TASK STATEMENT:
Reproduce exactly the lines from the top of the records below through the line holding "standing on z = 0.".

DATA PROVIDED:
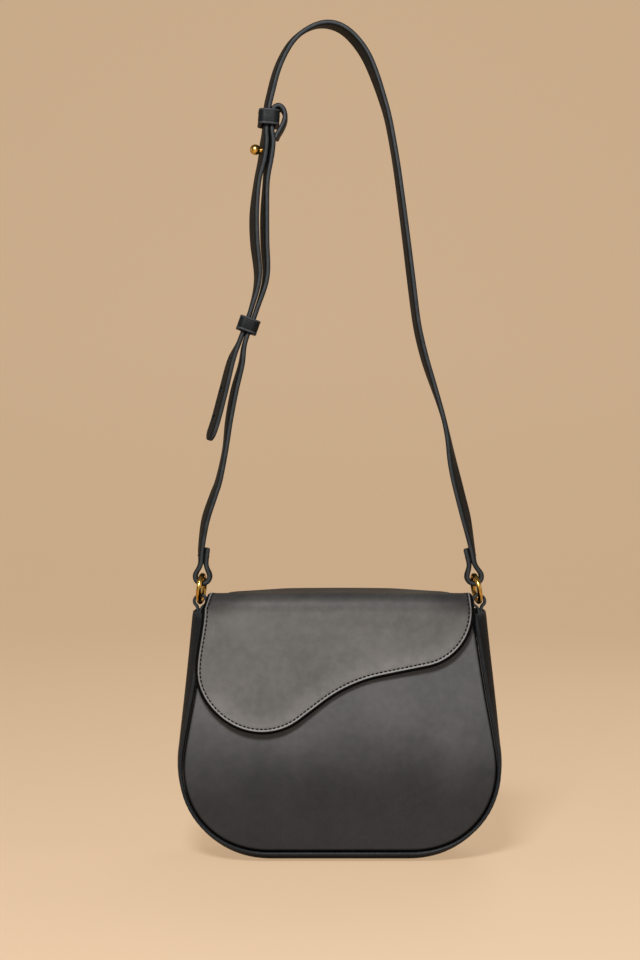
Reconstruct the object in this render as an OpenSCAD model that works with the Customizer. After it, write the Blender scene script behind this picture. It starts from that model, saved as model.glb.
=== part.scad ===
// Saddle handbag: a leather bag with a wavy front flap, brass rings and an adjustable strap.
// Millimetres, +X to the right, +Y to the back, +Z up, standing on z = 0.

/* [Body] */
// Width across the seams where the bag is widest
seam_w = 219; // [200:1:250]
// Height of the mouth's edge above the surface that the bag stands on
mouth_z = 175; // [165:1:200]
// Radius of the lower corners at the seam
corner_r = 62.5; // [50:0.5:70]
// Inward lean of the sides, in degrees
side_lean = 9; // [4:1:12]
// Depth between the outer faces of the panels at the seams
depth = 70; // [56:1:90]
// Thickness of the panel leather
panel_t = 2.2; // [1.6:0.1:3]
// How far the middle of each panel stands out
panel_crown = 3; // [1:0.5:6]
// Diameter of the covered piping in the seams
welt_d = 3.2; // [2.4:0.2:4.4]
// Thickness of the gusset leather
gusset_t = 2; // [1.4:0.1:3]
// How far the gusset stands out from the seams at the sides
side_bulge = 5; // [4:0.2:10]
// How far the gusset stands out below the seams
base_bulge = 7; // [6:0.5:12]
// How much further it stands out round the lower corners
corner_bulge = 1.4; // [0:0.1:3]
// How far the gusset stands out at the mouth
mouth_bulge = 10.3; // [7:0.1:12]
// How much lower the gusset's two ends are than the panels
gusset_dip = 3.5; // [0:0.5:6]

/* [Flap] */
// Thickness of the flap leather
flap_t = 1.6; // [1.2:0.1:2.4]
// Thickness of the flap lining
flap_lining_t = 0.9; // [0.6:0.1:1.4]
// Outer radius of the flap's back and front folds
fold_r = 10; // [6:0.5:12]
// Height of the fold lines above the mouth's edge
fold_rise = 2; // [1:0.5:6]
// Half width of the flap along the front fold
flap_front_half = 93; // [84:1:94]
// Half width of the flap at the front of its top
flap_top_half = 92; // [80:1:93]
// Room between the flap's waist and the middle of each tab's hole
waist_room = 13.4; // [12:0.2:20]
// Half width of the flap on the back panel
flap_back_half = 87; // [76:1:90]
// Height of the strip that is sewn to the back panel
flap_back_h = 28; // [18:1:60]
// How much higher the middle of the flap lies than its ends
flap_arch = 1.5; // [0:0.5:5]
// Radius of the big lobe at the left
lobe_r = 44; // [36:1:48]
// Distance of the lobe's centre from the middle of the bag
lobe_x = 54; // [44:1:56]
// Depth of the lobe's centre below the front fold
lobe_drop = 43; // [36:1:52]
// Radius of the small corner at the right
shelf_r = 40; // [30:1:42]
// Distance of the small corner's centre from the middle of the bag
shelf_x = 53; // [46:1:54]
// Slope of the edge between the lobe and the shelf, in degrees
step_slope = 37; // [28:1:44]
// Slope of the shelf, in degrees
shelf_slope = 11.5; // [6:0.5:18]
// Radius of the hollow between the slope and the shelf
waist_r = 100; // [60:5:110]

/* [Snap] */
// Diameter of the magnetic snap
snap_d = 14; // [12:0.5:18]
// Height of the socket
socket_h = 2; // [1.6:0.1:3]
// Thickness of the stud's plate
stud_plate_t = 0.8; // [0.6:0.1:1.2]
// Thickness of the backing washers
washer_t = 0.4; // [0.3:0.1:0.5]
// Diameter of the stud's nose
nose_d = 5; // [3.5:0.1:5.6]

/* [Inside] */
// Thickness of the lining cloth
lining_t = 0.9; // [0.5:0.1:1.4]
// Height of the leather facings inside the mouth
facing_h = 24; // [16:1:36]
// Thickness of the facings
facing_t = 1.2; // [0.8:0.1:1.8]
// Width of the slip pocket
pocket_w = 120; // [80:1:140]
// Height of the slip pocket
pocket_h = 84; // [60:1:95]
// Thickness of the slip pocket
pocket_t = 1; // [0.6:0.1:1.6]
// Depth of the base board, front to back
board_d = 42; // [30:1:50]
// Thickness of the base board
board_t = 1.6; // [1:0.1:2.4]

/* [Rings and tabs] */
// Outer diameter of the rings
ring_d = 22.6; // [18:0.2:26]
// Thickness of the ring wire
wire_d = 3.6; // [2.6:0.1:3.8]
// Inward lean of the left ring, in degrees
ring_lean_left = 5; // [0:0.5:8]
// Inward lean of the right ring, in degrees
ring_lean_right = 10; // [0:0.5:11]
// Turn of the rings about the upright, front edge outwards, in degrees
ring_yaw = 8; // [0:0.5:9]
// Thickness of the tab leather
tab_t = 1.8; // [1.4:0.1:2.4]
// Width of the tabs
tab_w = 9; // [7:0.5:9.5]
// Length of the tab ends sewn inside the gusset
tab_tail = 15; // [10:1:22]

/* [Strap] */
// Thickness of the strap
strap_t = 3.5; // [2.6:0.1:3.8]
// Width of the strap
strap_w = 16; // [13:0.5:20]
// Width of the strap's ends where they go through the rings
eye_w = 9.5; // [7:0.5:10]
// Height of the strap's highest point above the rings' centres
strap_rise = 402.5; // [360:0.5:460]
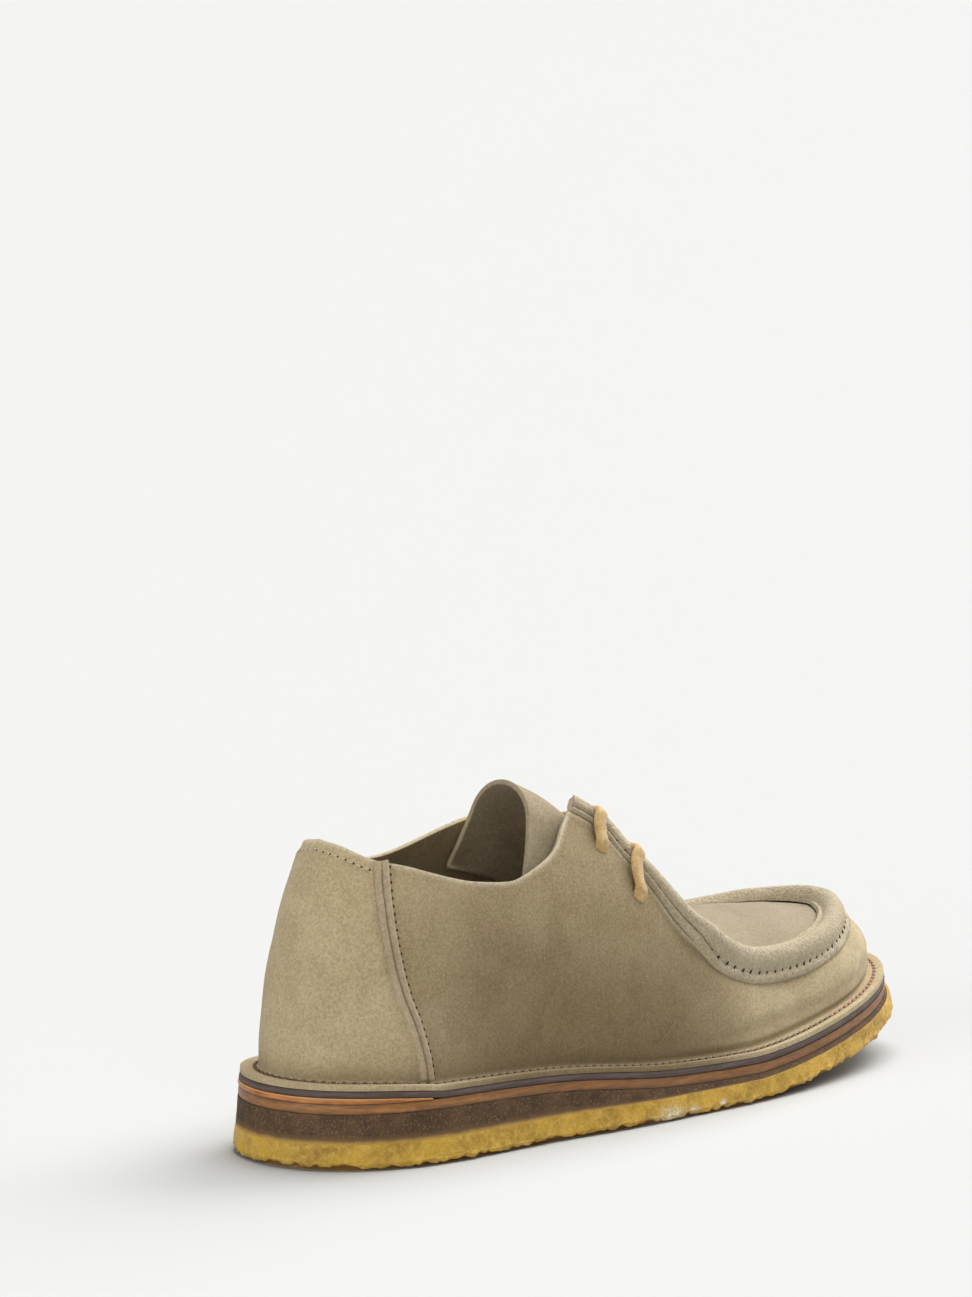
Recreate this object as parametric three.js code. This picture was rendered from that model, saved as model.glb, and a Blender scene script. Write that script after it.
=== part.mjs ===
// A low desert boot for the right foot, with a moccasin toe and two pairs of lace holes.
// The suede upper is turned outward at the bottom and stitched down onto a dark rand, a leather
// midsole, a cork wedge and a crepe outsole. Millimetres. +X runs to the toe, +Y to the inner
// (medial) side, +Z is up. The origin lies on the ground under the middle of the heel.
import * as THREE from 'three';
import { mergeVertices } from 'three/addons/utils/BufferGeometryUtils.js';

// Driving sizes of the last and of the sole's plan
const shoeLength = 304;
const ballWidth = 102;
const heelWidth = 79;
const heelCentre = 38;
const toeSwing = 4;
const flangeWidth = 6.5;
const coneHeight = 105;
const toeSpring = 15.5;
const springStart = 0.64;
const springBend = 1.35;

// Leather, layers and the running gap that curved pieces keep
const wall = 1.8;
const gap = 0.3;
const plugGap = 0.5;
const randThickness = 2.0;
const heelRandThickness = 1.9;
const midsoleThickness = 3.2;
const wedgeAtHeel = 10;
const wedgeAtToe = 1.4;
const crepeAtHeel = 9.2;
const crepeAtToe = 8.2;
const crepeFlare = 2.4;
const crepeFlareAtToe = 4;
const crepeBevel = 2;
const insoleThickness = 2.4;

// Moccasin roll, facing strip, tongue, heel seams and lace
const rollWidth = 9;
const rollHeight = 6;
const rollBorder = 3.2;
const rollLip = 1.3;
const stripWidth = 6;
const stripHeight = 2;
const tongueThickness = 1.7;
const tongueWidth = 80;
const tongueSwing = -2;
const tongueSteepest = 1.28;
const seamWidth = 5.5;
const seamHeight = 1.3;
const laceWidth = 4.3;
const laceThickness = 2.2;
const laceHole = 5;

// Plan of the sole. Half widths are shares of the heel or ball width, before the ends are rounded.
// Columns: t (0 heel, 1 toe), lateral, medial
const outlineRows = [
  [0.0, 0.95, 0.95],
  [0.1, 0.91, 0.9],
  [0.2, 0.805, 0.755],
  [0.3, 0.665, 0.6],
  [0.4, 0.515, 0.415],
  [0.5, 0.47, 0.39],
  [0.6, 0.505, 0.515],
  [0.7, 0.54, 0.585],
  [0.8, 0.575, 0.64],
  [0.9, 0.59, 0.68],
  [1.0, 0.6, 0.69],
];

// Wedge and crepe between heel and forefoot. Columns: t, share of the heel's thickness
const wedgeRows = [
  [0.0, 1.0],
  [0.1, 1.0],
  [0.2, 0.98],
  [0.3, 0.92],
  [0.4, 0.7],
  [0.5, 0.2],
  [0.6, 0.03],
  [0.7, 0.0],
  [1.0, 0.0],
];

// Ribs of the last, from the feather edge up to the crest line. Columns: t, crestAt (share of
// length), crest (share of cone height above the seat), swing (share of ball width), rise,
// lean (share of ball width), reach
const ribRows = [
  [0.0, 0.165, 1.0, 0.0, 0.25, 0.01, 0.7],
  [0.1, 0.178, 1.0, 0.0, 0.28, 0.02, 0.7],
  [0.2, 0.215, 1.0, 0.0, 0.34, 0.03, 0.68],
  [0.3, 0.285, 0.985, 0.0, 0.38, 0.035, 0.64],
  [0.4, 0.375, 0.973, 0.0, 0.4, 0.05, 0.6],
  [0.45, 0.44, 0.941, 0.0, 0.4, 0.06, 0.58],
  [0.5, 0.505, 0.847, 0.005, 0.4, 0.07, 0.6],
  [0.55, 0.57, 0.671, 0.02, 0.42, 0.07, 0.66],
  [0.6, 0.625, 0.485, 0.045, 0.46, 0.055, 0.74],
  [0.65, 0.68, 0.41, 0.065, 0.49, 0.045, 0.79],
  [0.7, 0.735, 0.368, 0.075, 0.5, 0.04, 0.8],
  [0.8, 0.82, 0.31, 0.06, 0.54, 0.04, 0.78],
  [0.9, 0.87, 0.272, 0.035, 0.6, 0.035, 0.76],
  [1.0, 0.89, 0.257, 0.01, 0.62, 0.03, 0.75],
];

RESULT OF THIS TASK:
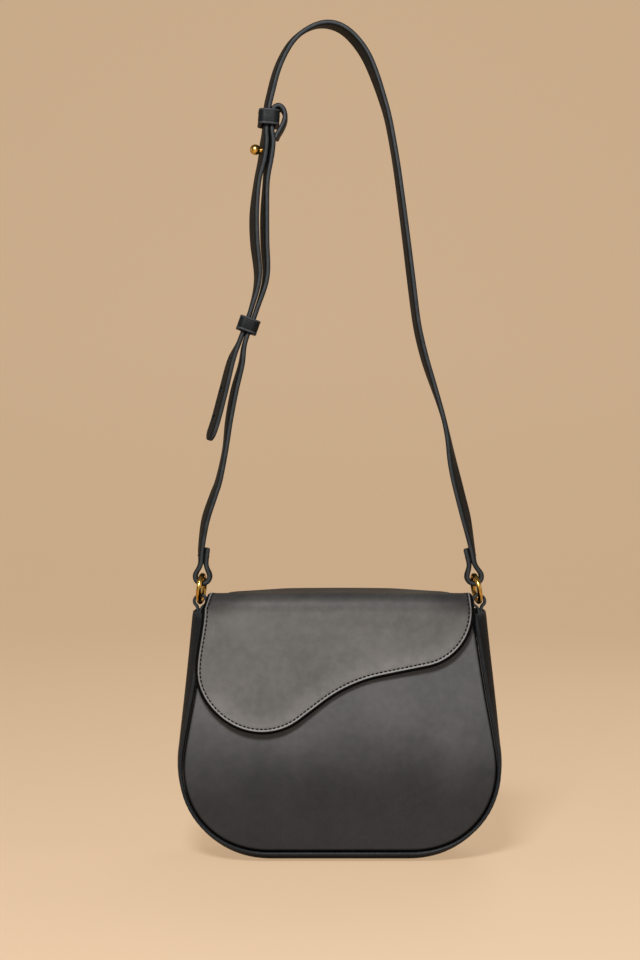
Reconstruct the object in this render as an OpenSCAD model that works with the Customizer. After it, write the Blender scene script behind this picture. It starts from that model, saved as model.glb.
=== part.scad ===
// Saddle handbag: a leather bag with a wavy front flap, brass rings and an adjustable strap.
// Millimetres, +X to the right, +Y to the back, +Z up, standing on z = 0.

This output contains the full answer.